Need to specify that -1 or negative values are not allowed in the node values for this solution to work
my solution with in order traversal:
static int count;
static int result = 0;
public static int kthSmallest(Node<Integer> bst, int k) {
count = k;
helper(bst);
return result;
}
private static void helper(Node<Integer> root) {
if (root == null) return;
helper(root.left);
count--;
if (count == 0) result = root.val;
else {
helper(root.right);
}
}
Simpler solution to achieve o(k) time and o(n) space:
def kth_smallest(bst: Node, k: int) → int:
# WRITE YOUR BRILLIANT CODE HERE
counter = 0
res = float(‘inf’)
def DFS(root):
if not root:
return
nonlocal counter
nonlocal res
DFS(root.left)
counter+=1
if counter == k:
res = root.val
DFS(root.right)
DFS(bst)
return res
By property, inorder traversal of a binary tree returns a sorted array.

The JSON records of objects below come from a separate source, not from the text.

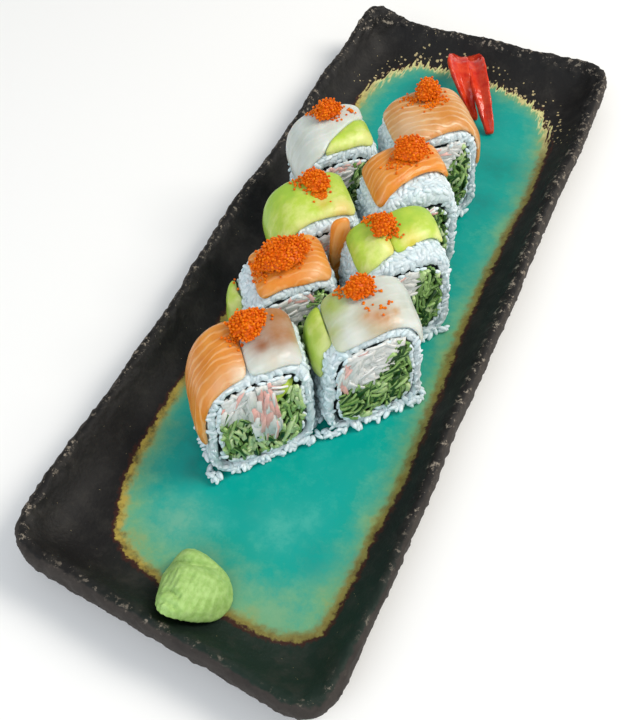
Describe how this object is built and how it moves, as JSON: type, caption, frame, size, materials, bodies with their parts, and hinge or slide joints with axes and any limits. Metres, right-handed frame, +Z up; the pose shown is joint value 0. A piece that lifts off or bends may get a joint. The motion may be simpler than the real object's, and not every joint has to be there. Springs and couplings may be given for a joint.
{
  "type": "uramaki roll platter",
  "caption": "Inside-out sushi roll cut into thick pieces topped with fish, avocado and roe, in rows on a long glazed stoneware plate with wasabi and pickled ginger.",
  "frame": {"origin": "middle of the box round the plate and food, on the plane that the plate stands on", "axes": "+Z up, +Y along the plate towards the end with the ginger, +X to the right seen from the wasabi end"},
  "size_m": [0.1264, 0.3398, 0.0589],
  "materials": {
    "stoneware": "dark rough glaze with a teal glaze pool edged in ochre",
    "rice": "moist cooked rice, soft sheen",
    "nori": "damp dark green-black seaweed sheet",
    "crab": "white strands with pink edges",
    "cucumber": "moist shreds, pale green with dark green skin",
    "roe": "glossy orange eggs",
    "avocado": "soft and buttery, slight sheen",
    "salmon": "moist orange fish with pale fat lines",
    "pale_salmon": "moist pale orange fish with pale fat lines",
    "white_fish": "moist translucent pale fish",
    "wasabi": "matt paste with a fine grain",
    "ginger": "wet red slices"
  },
  "bodies": {
    "root": {"plate": "stoneware", "rice_L1": "rice", "rice_L2": "rice", "rice_L3": "rice", "rice_L4": "rice", "rice_R1": "rice", "rice_R2": "rice", "rice_R3": "rice", "rice_R4": "rice", "nori_L1": "nori", "nori_L2": "nori", "nori_L3": "nori", "nori_L4": "nori", "nori_R1": "nori", "nori_R2": "nori", "nori_R3": "nori", "nori_R4": "nori", "crab_L1": "crab", "crab_L2": "crab", "crab_L3": "crab", "crab_L4": "crab", "crab_R1": "crab", "crab_R2": "crab", "crab_R3": "crab", "crab_R4": "crab", "cucumber_L1": "cucumber", "cucumber_L2": "cucumber", "cucumber_L3": "cucumber", "cucumber_L4": "cucumber", "cucumber_R1": "cucumber", "cucumber_R2": "cucumber", "cucumber_R3": "cucumber", "cucumber_R4": "cucumber", "roe_L1": "roe", "roe_L2": "roe", "roe_L3": "roe", "roe_L4": "roe", "roe_R1": "roe", "roe_R2": "roe", "roe_R3": "roe", "roe_R4": "roe", "avocado_filling_L1": "avocado", "salmon_L1": "salmon", "white_fish_L1": "white_fish", "salmon_L2": "salmon", "avocado_L2": "avocado", "avocado_L3": "avocado", "white_fish_L4": "white_fish", "avocado_L4": "avocado", "avocado_R1": "avocado", "white_fish_R1": "white_fish", "avocado_left_R2": "avocado", "avocado_right_R2": "avocado", "salmon_R3": "salmon", "salmon_R4": "pale_salmon", "salmon_strip_L3": "salmon", "wasabi": "wasabi", "ginger_front": "ginger", "ginger_back": "ginger"}
  },
  "joints": []
}
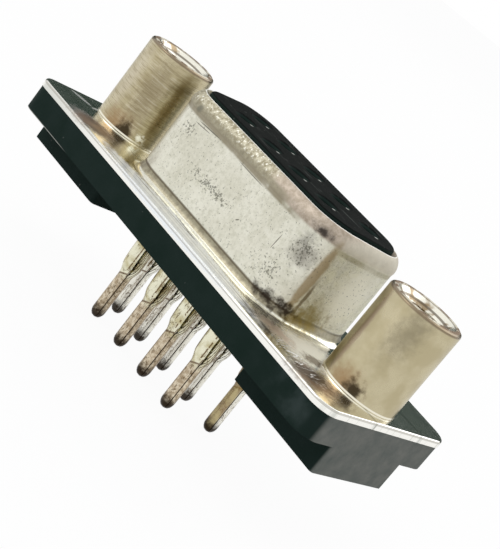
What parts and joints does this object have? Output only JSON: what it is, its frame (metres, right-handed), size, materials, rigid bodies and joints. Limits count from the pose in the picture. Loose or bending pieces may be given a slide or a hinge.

Now, kth smallest element can just be selected by the index k or k-1 based on whether we have 1-indexing or 0-indexing respectively.
Simpler solution:
def kth_smallest(bst: Node, k: int) → int:
arr = []
def dfs(bst):
if bst is not None:
dfs(bst.left)
arr.append(bst.val)
dfs(bst.right)
dfs(bst)
return arr[k-1]
Good one, but many times in interview they hate global variables.
In Python you can get around this by using nested functions. That’s what they’re there for - situations like this where the code is so much cleaner using a ‘global’, but globals are ugly. So instead you make a local, and then have a recursive inner function that utilizes the outer function’s local
You may go an inorder traversal as mentioned also by another commentator and you would have a sorted list at the end and then access the kth elements directly from there.
public static int kthSmallest(final Node bst, final int k) {
if (bst == null) {
return -1;
}
final List nodes = new ArrayList<>();
inoderTraverse(bst, nodes);
return nodes.get(k - 1);
}
private static void inoderTraverse(final Node<Integer> root, final List<Integer> nodes) {
if (root == null) {
return;
}
if (root.left == null) {
nodes.add(root.val);
} else {
inoderTraverse(root.left, nodes);
nodes.add(root.val);
}
inoderTraverse(root.right, nodes);
return;
}